Second, "Dress modestly to show respect for our Heavenly Father and for ourselves. The way you dress sends messages about yourself to others and often influences the way you and others act," he said. "Avoid extremes in clothing and appearance."

Third, be around friends who provide positive influence and behavior. "When you share common values with your friends, you can strengthen and encourage each other. Treat everyone with kindness and dignity."

Fourth, be honest and make difficult decisions without hesitating to wonder what others will think.

Fifth, use the kind of language that builds and uplifts others and that portrays a good image. "Profane, vulgar or crude language and inappropriate or off-color jokes are offensive to the Lord. Never misuse the name of God or Jesus Christ."

Sixth, stay away from questionable movies, television, radio, videocassettes, books and magazines. "Don't be afraid to walk out of a movie, turn off a television set or change a radio station if what's being presented does not meet your Heavenly Father's standards."
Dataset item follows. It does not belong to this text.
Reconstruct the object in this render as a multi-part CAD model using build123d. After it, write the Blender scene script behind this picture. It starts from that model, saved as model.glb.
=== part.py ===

Seventh, be physically and mentally healthy. "Nutritious meals, regular exercise and appropriate sleep are necessary for a strong body, just as consistent scripture study and prayer strengthen the mind and spirit," he said. "Hard drugs, wrongful use of prescription drugs, alcohol, coffee, tea and tobacco products destroy your physical, mental and spiritual well-being."
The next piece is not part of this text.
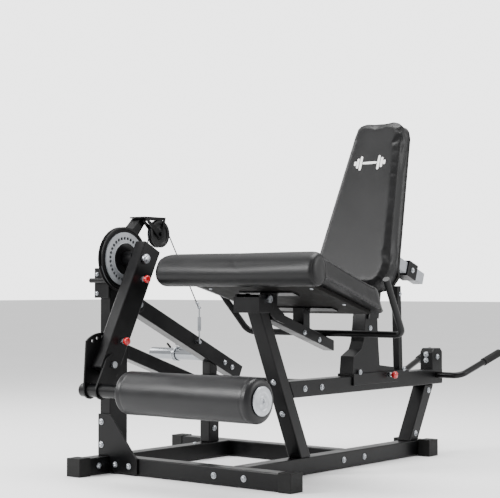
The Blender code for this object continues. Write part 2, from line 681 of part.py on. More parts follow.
def cable_route():
    """The cable's middle line: round the cam, over the pulley, down to the lever."""
    cam_r, pull_r = GROOVE_R + CABLE_R + 0.4, PULLEY_GROOVE_R + CABLE_R + 0.4
    dy, dz = PULLEY[0] - AXIS[0], PULLEY[1] - AXIS[1]
    reach = math.hypot(dy, dz)
    along = math.degrees(math.atan2(dz, dy))
    tilt = math.degrees(math.acos((cam_r + pull_r) / reach))
    leave = along - tilt                       # on the cam's underside, crossing over
    join_on = along + 180 - tilt               # on the pulley's front side
    top = Vector((0, SHACKLE[0], SHACKLE[1] + 128))
    ey, ez = top.y - PULLEY[0], top.z - PULLEY[1]
    off = math.degrees(math.atan2(ez, ey)) + math.degrees(math.acos(pull_r / math.hypot(ey, ez)))
    line = arc(AXIS, cam_r, leave - 150, leave, 18)
    line += arc(PULLEY, pull_r, join_on, off, 12)
    return line + [(top.y, top.z)]


def cable_side():
    swept("cable", [(CABLE_X, y, z) for y, z in cable_route()], CABLE_R, "steel_rope", 1)

    # the turnbuckle hangs between the cable's end and the bolt on the lever's side
    y0, z0 = SHACKLE
    hook = drum("turnbuckle", (y0, z0), 7.0, UP_X[1] + GAP, CABLE_X + 6, "zinc_steel", 24)
    end = cable_route()[-1]
    low = Vector((CABLE_X, y0, z0))
    high = Vector((CABLE_X, *end))
    aim = (high - low).normalized()
    join(hook, tube_along("turnbuckle_rod", [(low, 0), (high - aim * 1.5, 0)], 3.0, "zinc_steel"))
    join(hook, tube_along("turnbuckle_body", [(low + aim * 44, 0), (low + aim * 98, 0)], 7.5, "zinc_steel"))


# --- seat -------------------------------------------------------------------
def seat_point(along, up):
    """A YZ point on the seat: mm along the pad from the roll's axis, mm above its top face."""
    c, s = math.cos(rad(SEAT_TILT)), math.sin(rad(SEAT_TILT))
    y0, z0 = ROLL[0], 792.0
    return (y0 + along * c + up * s, z0 - along * s + up * c)


def seat_side():
    t = SEAT_THICK
    end, low = SEAT_LEN, SEAT_LEN + 66
    wide, slim = SEAT_HALF - 2, SEAT_REAR_HALF
    bm = bmesh.new()
    corner = 46.0

    def ring(up, rear):
        pts = [(-wide, 0), (wide, 0), (slim + 4, rear - corner), (slim - 8, rear - 14), (slim - 40, rear)]
        pts += [(-x, a) for x, a in reversed(pts[2:])]
        return [bm.verts.new(vec(x, *seat_point(a, up))) for x, a in pts]

    low_ring, top_ring = ring(-t, low), ring(0, end)
    bm.faces.new(low_ring)
    bm.faces.new(top_ring)
    for i in range(len(low_ring)):
        j = (i + 1) % len(low_ring)
        bm.faces.new((low_ring[i], low_ring[j], top_ring[j], top_ring[i]))
    pad = solid("seat_pad", bm, "vinyl_black")
    soften(pad, 9.0)
    h = SEAT_HALF
    roll = [(-h, 0), (-h, ROLL_R - 24), (-h + 3, ROLL_R - 12), (-h + 9, ROLL_R - 4), (-h + 19, ROLL_R),
            (h - 19, ROLL_R), (h - 9, ROLL_R - 4), (h - 3, ROLL_R - 12), (h, ROLL_R - 24), (h, 0)]
    join(pad, turned("seat_roll", ROLL, roll, "vinyl_black", 40))
    origin_to(pad, 0, *SEAT_PIVOT)

    under = -t - GAP
    board = [seat_point(78, under), seat_point(low - 60, under), seat_point(low - 60, under - BOARD),
             seat_point(78, under - BOARD)]
    wood = plate_yz("seat_board", board, -250, 250, "plywood", 2.0)
    origin_to(wood, 0, *SEAT_PIVOT)

    rest = under - BOARD - GAP
    half = 25.0
    front, rear = (207.0, 601.4), (583.0, 480.0)
    slope = (rear[1] - front[1]) / (rear[0] - front[0])
    deep = SEAT_TUBE_D / math.cos(math.atan(slope))
    tube = plate_yz("seat_frame", [front, rear, (rear[0], rear[1] - deep), (front[0], front[1] - deep)],
                    -half, half, "powder_coat_black", 3.0)
    for a, wing in ((200.0, 120.0), (400.0, 150.0)):
        top = [seat_point(a - 20, rest), seat_point(a + 20, rest)]
        flat = [seat_point(a + 20, rest - 5), seat_point(a - 20, rest - 5)]
        join(tube, plate_yz("seat_bearer", top + flat, -wing, wing, "powder_coat_black"))
        foot = [(y, front[1] + slope * (y - front[0]) - 12) for y in (top[1][0], top[0][0])]
        web = [seat_point(a - 20, rest - 2), seat_point(a + 20, rest - 2)]
        join(tube, plate_yz("seat_bearer_web", web + foot, -half + 1, half - 1, "powder_coat_black"))
    link = hull(arc(SEAT_PIVOT, 20, 0, 360, 16) + [(196, 606), (262, 580), (262, 548), (216, 560)])
    inner = TUBE / 2 + RUN
    for side in (-1, 1):
        join(tube, plate_yz("seat_link", link, side * inner, side * (inner + PLATE), "powder_coat_black"))
    join(tube, block("seat_link_bar", (-inner - 1, inner + 1), (222, 252), (556, 580), "powder_coat_black"))
    join(tube, drum("seat_barrel", SEAT_PIVOT, 15, -49.4, 49.4, "powder_coat_black"))
    cut(tube, drum("seat_barrel_bore", SEAT_PIVOT, 8 + RUN, -90, 90, steps=24))
    origin_to(tube, 0, *SEAT_PIVOT)
    pin = [(-71, 0), (-71, 12), (-58 - GAP, 12), (-58 - GAP, 8), (58 + GAP, 8), (58 + GAP, 13), (68, 13), (68, 0)]
    turned("seat_hinge_pin", SEAT_PIVOT, pin, "zinc_steel", 24)

    y = 541.0
    z = front[1] + slope * (y - front[0]) + 12.5 / math.cos(math.atan(slope)) + 0.6
    path = [((392, 374, 704), 0), ((352, y, z), 34), ((-352, y, z), 34), ((-392, 374, 704), 0)]
    handle = tube_along("seat_handle", path, 12.0, "powder_coat_black")
    origin_to(handle, 0, *SEAT_PIVOT)


# --- backrest ---------------------------------------------------------------
def back_point(up, behind):
    """A YZ point on the backrest: mm up the pad from its foot, mm behind its front face."""
    c, s = math.cos(rad(BACK_LEAN)), math.sin(rad(BACK_LEAN))
    return (BACK_FOOT[0] + up * s + behind * c, BACK_FOOT[1] + up * c - behind * s)


BACK_PIVOT = back_point(BACK_PIVOT_UP, BACK_PIVOT_IN)


def pad_outline(low, top, length, inset):
    """Half widths of the backrest against the height up the pad."""
    rows = [(inset, low * 0.52), (inset + 9, low * 0.72), (inset + 30, low * 0.88), (inset + 62, low * 0.97),
            (inset + 100, low - inset), (length - 52, top - inset + 2), (length - 22, top - inset - 9),
            (length - 7 - inset / 2, top - inset - 26), (length - inset, top - inset - 52)]
    return [(w, u) for u, w in rows] + [(-w, u) for u, w in reversed(rows)]


def back_side():
    def slab(name, behind, thick, outline, material, edge):
        pts = [vec(x, *back_point(u, behind)) for x, u in outline]
        y, z = back_point(0, thick)
        shift = vec(0, y - BACK_FOOT[0], z - BACK_FOOT[1])
        obj = solid(name, extrude(pts, shift), material)
        soften(obj, edge)
        return origin_to(obj, 0, *BACK_PIVOT)

    slab("back_pad", 0, BACK_THICK, pad_outline(BACK_HALF_LOW, BACK_HALF_TOP, BACK_LEN, 0), "vinyl_black", 12.0)
    slab("back_board", BACK_THICK + GAP, BOARD, pad_outline(BACK_HALF_LOW, BACK_HALF_TOP, BACK_LEN, 16),
         "plywood", 2.0)
    inner = BACK_THICK + BOARD + 2 * GAP
    black = "powder_coat_black"
    frame = slab("back_frame", inner, 6, [(-96, 42), (96, 42), (96, 330), (-96, 330)], black, 0)
    frame.data.transform(Matrix.Translation(vec(0, *BACK_PIVOT)))
    frame.location = (0, 0, 0)
    ups = [(60, inner + 3), (430, inner + 3), (430, inner + 40), (166, inner + 40), (136, BACK_PIVOT_IN + 24),
           (92, BACK_PIVOT_IN + 24), (60, inner + 40)]
    join(frame, plate_yz("back_spine", [back_point(*p) for p in ups], -25, 25, black, 2.0))
    cut(frame, drum("back_bore", BACK_PIVOT, 8 + RUN, -60, 60, steps=24))
    origin_to(frame, 0, *BACK_PIVOT)

    x = (48, 94)
    lo, hi = 152, 198
    start = inner + 6 + GAP
    ends = [(lo, start), (hi, start), (hi, 372), (lo, 372)]
    tube = plate_yz("back_tube", [back_point(*p) for p in ends], *x, "grey_steel", 3.0)
    origin_to(tube, x[0], *BACK_PIVOT)
    sleeve = [(lo - 8, 240), (hi + 8, 240), (hi + 8, 306), (lo - 8, 306)]
    clamp = plate_yz("back_clamp", [back_point(*p) for p in sleeve], x[0] - 8, x[1] + 8, black, 2.0)
    bore = [(lo - GAP, 200), (hi + GAP, 200), (hi + GAP, 400), (lo - GAP, 400)]
    cut(clamp, plate_yz("back_clamp_bore", [back_point(*p) for p in bore], x[0] - GAP, x[1] + GAP))
    origin_to(clamp, x[0], *BACK_PIVOT)
    pin = [(-50, 0), (-50, 12), (-39, 12), (-39, 8), (39, 8), (39, 12), (46, 12), (46, 0)]
    turned("back_hinge_pin", BACK_PIVOT, pin, "zinc_steel", 24)


# --- carriage ---------------------------------------------------------------
def carriage_side():
    black = "powder_coat_black"
    inner = TUBE / 2 + SLIDE
    outer = inner + 7
    top = RAIL_TOP + SLIDE
    y0, y1 = 692.0, 1078.0
    body = block("carriage", (-outer, outer), (y0, y1), (306, top + 8), black, 1.5)
    cut(body, block("carriage_way", (-inner, inner), (y0 - 20, y1 + 20), (280, top)))
    cut(body, block("carriage_trim", (-90, 90), (y0 + 300, y1 + 20), (280, 330)))
    box = [(y0, top + 7), (y0 + 290, top + 7), (y0 + 290, top + 22), (880, top + 34), (870, 470), (862, 612),
           (790, 612), (768, 470), (752, 440), (700, 415)]
    join(body, plate_yz("carriage_post", box, -30, 30, black, 2.0))
    lug = hull(arc(BACK_PIVOT, 28, 0, 360, 24) + [(794, 556), (860, 556)])
    for side in (-1, 1):
        x = sorted((side * 29.5, side * 38.5))
        join(body, plate_yz("carriage_lug", lug, *x, black))
    strut = [(1041, top + 6), (1069, top + 6), (1057, 682), (1029, 682)]
    join(body, plate_yz("carriage_strut", strut, -14, 14, black, 2.0))
    cut(
        body,
        drum("lug_bore", BACK_PIVOT, 8 + GAP, -70, 70, steps=24),
        drum("rail_pin_bore", (935, 336), PIN_R + RUN, 20, 70, steps=24),
    )
    pop_pin("rail_pop_pin", (935, 336), outer, TUBE / 2 + 0.2)


base()
upright_side()
spine_side()
pulley_side()
arm_side()
roller_side()
lever_side()
cable_side()
seat_side()
back_side()
carriage_side()
centre_on_footprint()
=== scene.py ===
"""A plate-loaded leg extension and lying leg curl machine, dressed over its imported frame.

Lengths in this file are millimetres in the machine's own layout: x = 0 is the middle
of the spine tube, y = 0 the front face of the front cross tube, z = 0 the floor.
Layout.row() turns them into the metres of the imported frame.  +Y runs from the foam
roller to the rear handlebar and the weight upright stands on the -X side.
"""

from __future__ import annotations

import json
import logging
import math
from dataclasses import dataclass
from enum import Enum

import bmesh
import bpy
import numpy as np
from mathutils import Matrix, Vector
from mathutils.bvhtree import BVHTree

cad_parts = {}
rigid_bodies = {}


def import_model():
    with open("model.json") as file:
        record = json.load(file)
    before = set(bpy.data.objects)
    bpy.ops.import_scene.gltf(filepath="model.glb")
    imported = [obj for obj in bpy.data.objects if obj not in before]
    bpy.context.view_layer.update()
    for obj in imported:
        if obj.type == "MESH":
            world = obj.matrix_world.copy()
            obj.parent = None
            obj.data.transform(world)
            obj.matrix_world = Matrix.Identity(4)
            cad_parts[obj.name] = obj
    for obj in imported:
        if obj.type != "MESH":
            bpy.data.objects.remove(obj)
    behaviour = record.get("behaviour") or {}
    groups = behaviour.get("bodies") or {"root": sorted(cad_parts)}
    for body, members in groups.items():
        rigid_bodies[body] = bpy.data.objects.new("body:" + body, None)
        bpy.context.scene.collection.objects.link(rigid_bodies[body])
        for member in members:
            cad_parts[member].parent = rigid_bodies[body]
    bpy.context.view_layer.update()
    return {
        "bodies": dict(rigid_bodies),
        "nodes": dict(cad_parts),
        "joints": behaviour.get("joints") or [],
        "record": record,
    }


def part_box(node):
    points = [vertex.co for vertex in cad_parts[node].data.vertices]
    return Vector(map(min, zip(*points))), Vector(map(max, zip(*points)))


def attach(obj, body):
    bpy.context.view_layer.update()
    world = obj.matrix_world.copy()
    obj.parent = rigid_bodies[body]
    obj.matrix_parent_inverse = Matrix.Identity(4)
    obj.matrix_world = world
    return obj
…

Eighth, stay away from unworthy music. "Plan and attend dances where dress, grooming, lighting, dancing styles, lyrics and music contribute to an atmosphere in which the Spirit of the Lord may be present."

Ninth, remain sexually pure. "Because sexual intimacy is so sacred, the Lord requires self-control and purity before marriage, as well as full fidelity after marriage." Only pure hands can touch heaven, he said.
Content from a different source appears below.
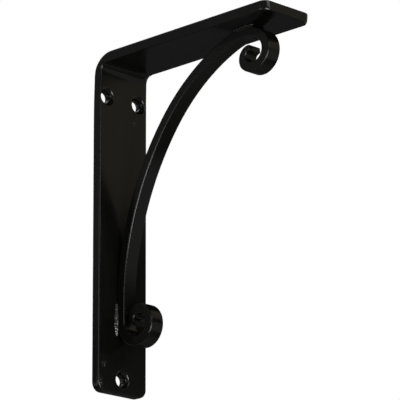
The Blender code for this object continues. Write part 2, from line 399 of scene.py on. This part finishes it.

Tenth, choose appropriate activities for the Sabbath day and keep it holy.

Eleventh, seek spiritual help from the Holy Ghost as a help to making good choices. "Remember that prayer is the passport to spiritual power."

Twelfth, repent so that sins can be forgiven. "If you have sinned, the sooner you begin to make your way back, the sooner you will find the sweet peace and joy that come with the miracle of forgiveness."

- Elder M. Russell Ballard told the church's young men that church leaders are aware that they "are growing up in a world that is plagued with teenage moral misconduct. We also know that sexual sin has increased tremendously during the past 20 years."

He assured young listeners that leaders know of the challenges they face and have confidence that young people can develop strength and integrity to surmount such challenges and live for the blessings that are promised to those who remain morally clean.

The uncertainty of future responsibilities is just one reason young people should remain morally clean, Elder Ballard said, reflecting on his church experiences as a young man. "I had no idea that the time would come in my life when I would serve as a bishop, a mission president, a seventy and now as an apostle. We cannot forsee what the Lord has in mind for us. Our only course of action is to be prepared and worthy for whatever he requires. We must govern our actions every day with our future in mind."

- Elder Marion D. Hanks said sharing, giving and being gracious and kind are attributes at the heart of the gospel, not optional elements of it.

"Decency and honor and unselfishness, good manners and good taste are expected of us. What really matters after all is what kind of people we are and that we are daily."

God watches everyone and wants all to choose the path that leads to happiness here and in the life hereafter, he said. God will not force anyone to make the choices that lead to happiness, "but he has given each of us the right and responsibility to make personal choices, individual decisions and has made us accountable for them. He not only affects our lives, he is affected by them. Sometimes he weeps for us."

Elder Hanks related several stories to illustrate the consequences that follow decisions and how individuals are able to follow more constructive paths when they make wise choices.

He related a May 1967 account from his journal that was written in Nha Trang, Vietnam. The entry tells of a sermon offered by a senior military chaplain of another church. After the meeting, Elder Hanks walked down the passageway alongside the large meeting room. "Three men had their hands on the head of another who sat on a chair. All four were dressed in battle gear; two had returned from air strikes to the north just in time for the meeting, and one was shortly to go."

- Elder J Ballard Washburn urged church priesthood holders to follow the prophet and related several accounts of President Ezra Taft Benson's life.

A difficult and prolonged delivery led the doctor to say there was no hope for the baby born Aug. 4, 1899, when he failed to start breathing after being delivered. But while the doctor attended to the mother, both grandmothers prayed silently as they alternately dipped the child in hot and cold water until they heard a cry. The parents, George and Sarah Benson, named their new son Ezra Taft Benson.

President Benson was 12 years old and the oldest child in the family when his father was called on a mission. The family endured serious illness during a smallpox epidemic while refusing the doctor's insistence that their father be called home from his mission.

President Benson first saw his future wife in the fall of 1920 when he spent a weekend in Logan preparing to enroll at the agricultural college that is now Utah State University. Flora Amussen wheeled by in a convertible, and young Ezra asked the cousin he was with who the girl was. "When I come down here this winter I'm going to court her," he said. "Like heck you will," the cousin answered. "She's too popular for a farm boy like you."

President Benson was called on a mission to Great Britain in 1921, was married in the Salt Lake Temple in 1926 and was called to be president of the church in 1985.

"I bear witness that Ezra Taft Benson was born to be a prophet," said Elder Washburn. "He lived so he could be a prophet and has been called of God to be a prophet in our day."

- Elder Durrel A. Woolsey said fathers must be heroes worthy of emulation by their children. "Many in the world are alarmed, and with some justification, at the plight and deteriorating condition of families. The most powerful thrust toward a resolution of this significant problem would be an honorable father, full of integrity and fidelity, giving righteous leadership to his family.

"That joyful work and calling is to do whatever is necessary to chart a course for you and your family to unitedly return and live with Heavenly Father."

Elder Woolsey said families require generous amounts of a father's time, "an honest, generous piece of your day on a continuing basis, even at the sacrifice of things social, things personally entertaining or even things financially rewarding."

He said fidelity is another requirement.